The Pew Economic Mobility Project conducted an update to its 2009 national poll to reassess the public's perceptions of economic mobility and the American Dream two years later, as the nation emerges from the Great Recession. While pessimism about their own economic circumstances has increased, Americans remain optimistic about the future. They see a role for government to help poor and middle-class Americans succeed, but a majority believes the government currently does more to harm than to help economic mobility.
Americans have grown increasingly negative about their own finances. Less than a third (32 percent) rate their financial situation as "excellent" or "good," down 9 points in just a year, and down 23 points since the recession started in 2007.
However, the number of Americans rating the national economy as "poor" is down significantly, from 73 percent two years ago to a still-high 55 percent today.
The proportion who believes their kids will have a higher standard of living as adults than they themselves now enjoy has plummeted from 62 percent in 2009 to 47 percent now. And a solid majority (59 percent) says it will be harder for their children to move up the income ladder. Americans also are more pessimistic than two years ago about how far they have come relative to the previous generation. Slightly more than half (56 percent) believe they are better off financially than their parents were at their age, the lowest percentage since the question was first asked in 1981, when 69 percent said so.

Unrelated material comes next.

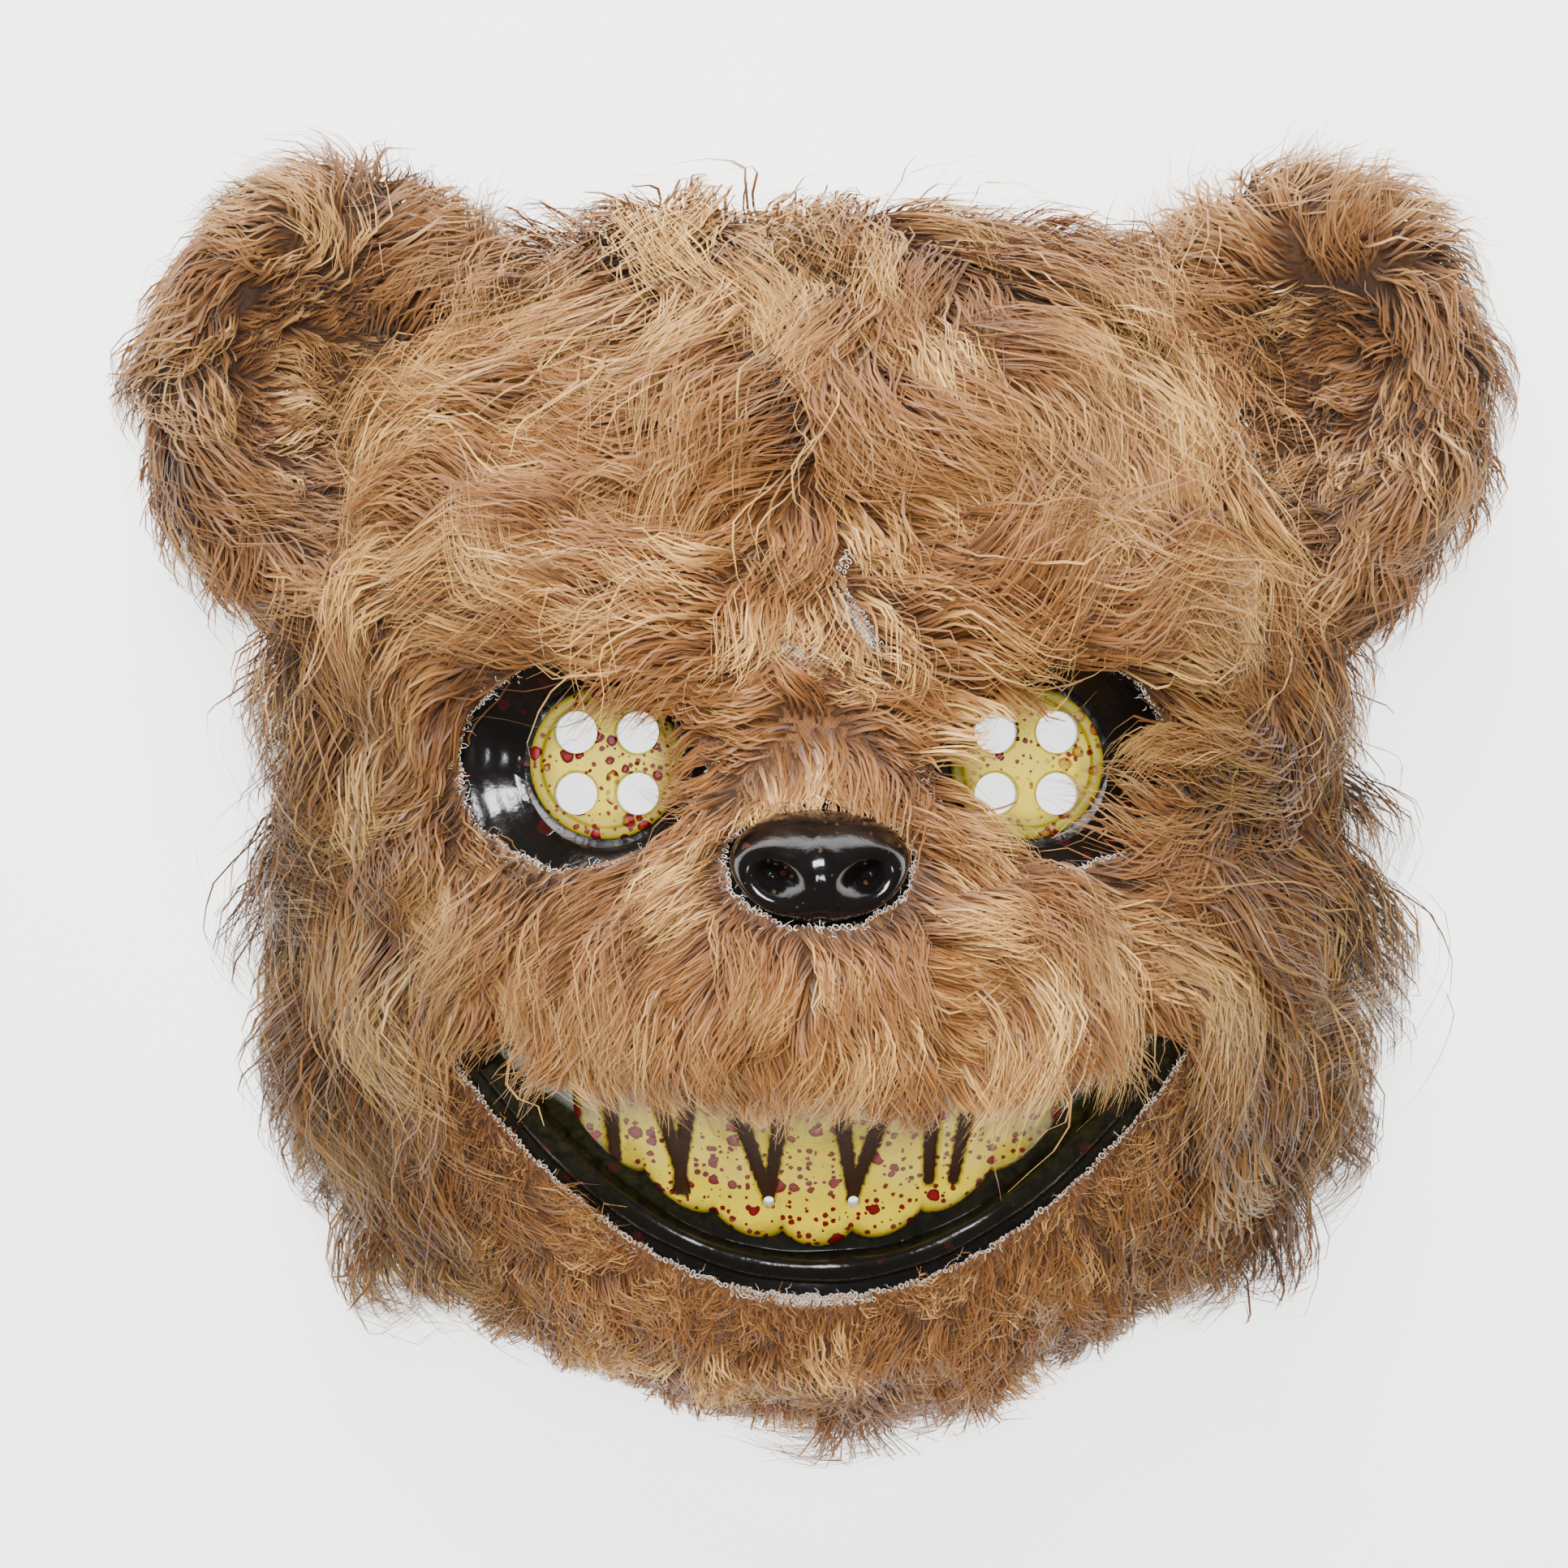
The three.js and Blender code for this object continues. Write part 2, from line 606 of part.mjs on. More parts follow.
function foreheadLocks() {
  return FOREHEAD_ROWS.flatMap((row, number) => Array.from({ length: row.count }, (_, i) => {
    const share = mix(-1, 1, i / (row.count - 1));
    const [point, normal] = faceOver(share * row.reach * HEAD_HALF_WIDTH, row.y * CROWN_HEIGHT);
    const heading = degrees(row.fan * share);
    const length = LOCK_LENGTH * row.size * (1 + 0.15 * Math.sin(5 * i + 2 * number));
    const along = new THREE.Vector3(Math.sin(heading), -Math.cos(heading), 0);
    along.addScaledVector(normal, -along.dot(normal)).normalize();
    return clearLock(point, normal, along, row, length);
  }).flat());
}

function furCover() {
  const outside = underFace(coverTop);
  const span = 4 * CROWN_HEIGHT;
  const slab = new THREE.BoxGeometry(span, span, span).translate(0, 0, HEM_RISE - span / 2);
  const openings = [eyeOpening(1), eyeOpening(-1), noseOpening(), mouthOpening()];
  const backing = outside.subtract(underSeat).subtract(joined(openings));
  return joined([backing, ...roundLocks(), ...foreheadLocks()]).subtract(underSeat).subtract(solid(slab));
}

// Ears: a padded cup. reach is the share of the way to the ear's edge, rise of its depth.
const EAR_PROFILE = [
  { reach: 0.2, rise: 0.42 },
  { reach: 0.4, rise: 0.56 },
  { reach: 0.56, rise: 0.9 },
  { reach: 0.76, rise: 1 },
  { reach: 0.94, rise: 0.8 },
  { reach: 1, rise: 0.5 },
  { reach: 0.8, rise: 0.12 },
  { reach: 0.4, rise: 0 },
];

function earPoint(side, angle, reach, rise) {
  const shift = EAR_CUP_OUTSET * (1 - reach);
  const inward = (1 - Math.cos(angle)) / 2;
  const x = EAR_SPREAD + shift + EAR_HALF_WIDTH * reach * Math.cos(angle);
  const y = EAR_LINE + EAR_HALF_HEIGHT * reach * Math.sin(angle);
  const z = EAR_FOOT + EAR_DEPTH * rise * (1 - EAR_INNER_SINK * inward);
  return new THREE.Vector3(side * x, y, z);
}

function ear(side) {
  const steps = 16;
  const rings = EAR_PROFILE.map((row) => Array.from({ length: steps }, (_, k) => (
    earPoint(side, (k / steps) * 2 * Math.PI, row.reach, row.rise)
  )));
  const front = earPoint(side, Math.PI / 2, 0, EAR_PROFILE[0].rise);
  const back = earPoint(side, Math.PI / 2, 0, 0);
  const body = solid(loft([[front], ...rings, [back]]));
  return joined([body, ...earLocks(side)]).subtract(underFace(coverTop + SEAT_GAP, BELOW));
}

// Two rows of locks round the free part of the ear's edge, leaning outwards.
const EAR_LOCK_ROWS = [
  { count: 7, rise: 0.86, lean: 0.9, size: 1 },
  { count: 7, rise: 0.4, lean: 0.2, size: 0.9 },
];

function earLocks(side) {
  const locks = [];
  for (const [row, { count, rise, lean, size }] of EAR_LOCK_ROWS.entries()) {
    for (let i = 0; i < count; i += 1) {
      const angle = degrees(mix(-62, 118, (i + (row % 2) / 2) / count));
      const root = earPoint(side, angle, 0.9, rise);
      const outward = new THREE.Vector3(side * Math.cos(angle), Math.sin(angle), 0);
      const swing = new THREE.Vector3(-side * Math.sin(angle), Math.cos(angle), 0);
      const along = outward.clone().addScaledVector(swing, -0.8).normalize();
      const out = up.clone().multiplyScalar(lean).addScaledVector(outward, 1 - lean);
      out.addScaledVector(along, -out.dot(along)).normalize();
      const length = EAR_LOCK_LENGTH * size * (1 + 0.12 * Math.sin(5 * i + row));
      locks.push(lock(root, along, out, length, LOCK_WIDTH * 0.8, LOCK_LIFT / 2));
    }
  }
  return locks;
}

// Strap: a flat band on edge from side wall to side wall, with a tab stuck to each.
function elasticStrap() {
  const half = STRAP_THICKNESS / 2;
  const reach = HEAD_HALF_WIDTH;
  const tab = STRAP_TAB / 2;
  const high = STRAP_RISE + STRAP_WIDTH;
  const band = prism([
    new THREE.Vector2(-reach, STRAP_LINE - half),
    new THREE.Vector2(reach, STRAP_LINE - half),
    new THREE.Vector2(reach, STRAP_LINE + half),
    new THREE.Vector2(-reach, STRAP_LINE + half),
  ], STRAP_RISE, high);
  const tabs = prism([
    new THREE.Vector2(-reach, STRAP_LINE - tab),
    new THREE.Vector2(reach, STRAP_LINE - tab),
    new THREE.Vector2(reach, STRAP_LINE + tab),
    new THREE.Vector2(-reach, STRAP_LINE + tab),
  ], STRAP_RISE, high).subtract(underFace(-SHELL_WALL - SEAT_GAP - STRAP_THICKNESS, BELOW));
  return band.add(tabs).intersect(underFace(-SHELL_WALL - SEAT_GAP, BELOW));
}

const blackPlastic = { color: 0x070606, roughness: 0.14, metalness: 0 };
const yellowPaint = { color: 0xd6c83a, roughness: 0.3, metalness: 0 };
const fur = { color: 0x9a6b42, roughness: 0.9, metalness: 0 };
const earFur = { color: 0x7a5536, roughness: 0.95, metalness: 0 };
const elastic = { color: 0x16161a, roughness: 0.9, metalness: 0 };

function piece(name, body, look) {
  const mesh = new THREE.Mesh(geometryOf(body), new THREE.MeshStandardMaterial(look));
  mesh.name = name;
  return mesh;
}

const mask = new THREE.Group();
mask.add(piece("face_shell", faceShell(), blackPlastic));
mask.add(piece("button_eye_left", buttonEye(-1), yellowPaint));
mask.add(piece("button_eye_right", buttonEye(1), yellowPaint));
mask.add(piece("nose", nose(), blackPlastic));
mask.add(piece("teeth", teeth(), yellowPaint));
mask.add(piece("fur_cover", furCover(), fur));
mask.add(piece("ear_left", ear(-1), earFur));
mask.add(piece("ear_right", ear(1), earFur));
mask.add(piece("elastic_strap", elasticStrap(), elastic));

// The origin is under the middle of the whole mask, on the surface that its rim lies on.
const bounds = new THREE.Box3().setFromObject(mask);
const centre = bounds.getCenter(new THREE.Vector3());
mask.position.set(-centre.x, -centre.y, 0);

export default mask;
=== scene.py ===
import math

import bpy
import numpy as np
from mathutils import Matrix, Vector


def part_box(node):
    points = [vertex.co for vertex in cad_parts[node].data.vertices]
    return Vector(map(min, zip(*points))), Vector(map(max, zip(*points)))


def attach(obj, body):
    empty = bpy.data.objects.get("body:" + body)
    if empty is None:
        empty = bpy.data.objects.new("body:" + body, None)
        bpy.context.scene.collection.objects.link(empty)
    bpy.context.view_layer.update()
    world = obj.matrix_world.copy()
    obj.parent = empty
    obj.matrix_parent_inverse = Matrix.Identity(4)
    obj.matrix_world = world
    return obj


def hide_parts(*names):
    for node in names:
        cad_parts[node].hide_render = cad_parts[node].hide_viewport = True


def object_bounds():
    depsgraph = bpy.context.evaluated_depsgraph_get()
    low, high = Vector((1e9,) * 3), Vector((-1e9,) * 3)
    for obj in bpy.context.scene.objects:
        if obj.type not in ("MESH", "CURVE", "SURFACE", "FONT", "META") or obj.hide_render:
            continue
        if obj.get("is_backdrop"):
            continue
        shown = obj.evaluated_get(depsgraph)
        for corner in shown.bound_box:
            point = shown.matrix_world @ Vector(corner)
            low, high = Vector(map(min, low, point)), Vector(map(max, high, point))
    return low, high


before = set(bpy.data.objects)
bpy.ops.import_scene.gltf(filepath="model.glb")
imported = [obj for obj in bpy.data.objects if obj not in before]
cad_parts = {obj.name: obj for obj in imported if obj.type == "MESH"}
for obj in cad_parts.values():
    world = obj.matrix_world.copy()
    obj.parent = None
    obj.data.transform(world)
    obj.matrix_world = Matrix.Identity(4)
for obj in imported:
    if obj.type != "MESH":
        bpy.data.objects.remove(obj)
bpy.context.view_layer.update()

# Face shell: one thin wall of glossy black plastic, pressed over a mould into brow, cheeks,
# muzzle and chin, with a sunk pocket for each eye, see-through holes and a rolled lower lip.
# All else is glued to it. Sizes are millimetres from the middle of the cheek line.
HEAD_HALF_WIDTH = 114
CROWN_HEIGHT = 158
CHIN_DROP = 108
SHELL_RISE = 60
SHELL_WALL = 2
CROWN_SQUARENESS = 3.2
CHIN_SQUARENESS = 2
DOME_SQUARENESS = 2.4
RIM_CALM = 6
RING_CROWDING = 1.2
MUZZLE_LINE = -8
MUZZLE_HALF_WIDTH = 50
MUZZLE_HALF_HEIGHT = 37
MUZZLE_RISE = 42
EYE_SPREAD = 45
EYE_LINE = 37.5
SOCKET_HALF_WIDTH = 27
SOCKET_HALF_HEIGHT = 20
SOCKET_OUTSET = 8
SOCKET_DENT = 12
POCKET_RADIUS = 17.8
POCKET_FLOOR = 46
BUTTON_HOLE_RADIUS = 4.5
BUTTON_HOLE_SPREAD = 6.6
MOUTH_HALF_WIDTH = 79
MOUTH_CORNER_LINE = -18
MOUTH_DROP = 55
MOUTH_ROOF_DROP = 12
MOUTH_CURVE = 2.3
MOUTH_DENT = 9
LIP_RADIUS = 3.4
PEG_TOP = 140

# x and across are shares of the half width, y and along of the crown height, rise of the
# shell's rise; a row with an x is repeated on the other side.
SWELLINGS = [
    {"name": "bridge", "x": 0, "y": 0.24, "across": 0.19, "along": 0.16, "tilt": 0, "rise": 0.16},
    {"name": "brow", "x": 0.42, "y": 0.44, "across": 0.4, "along": 0.12, "tilt": 14, "rise": 0.24},
    {"name": "forehead", "x": 0, "y": 0.72, "across": 0.62, "along": 0.26, "tilt": 0, "rise": 0.22},
    {"name": "cheek", "x": 0.72, "y": -0.08, "across": 0.28, "along": 0.24, "tilt": 0, "rise": 0.2},
    {"name": "chin", "x": 0, "y": -0.55, "across": 0.42, "along": 0.12, "tilt": 0, "rise": 0.2},
]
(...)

When focus group participants discussed the financial aspect of the American Dream, few desired to be "wealthy" or "rich." Rather, the words "security" and "stability" arose more frequently.
Individual attitudes and attributes are considered more important than family background, race, gender or the economy as reasons people get ahead. However, Americans also emphasize the importance of a quality education in promoting upward mobility.
Fifty-four percent believe that when the government intervenes, it generally helps the "wrong people." The same number think government helps the rich economically "a great deal," while far fewer say this about "the poor" (16 percent), "the middle class" (7 percent) or "people like you" (6 percent).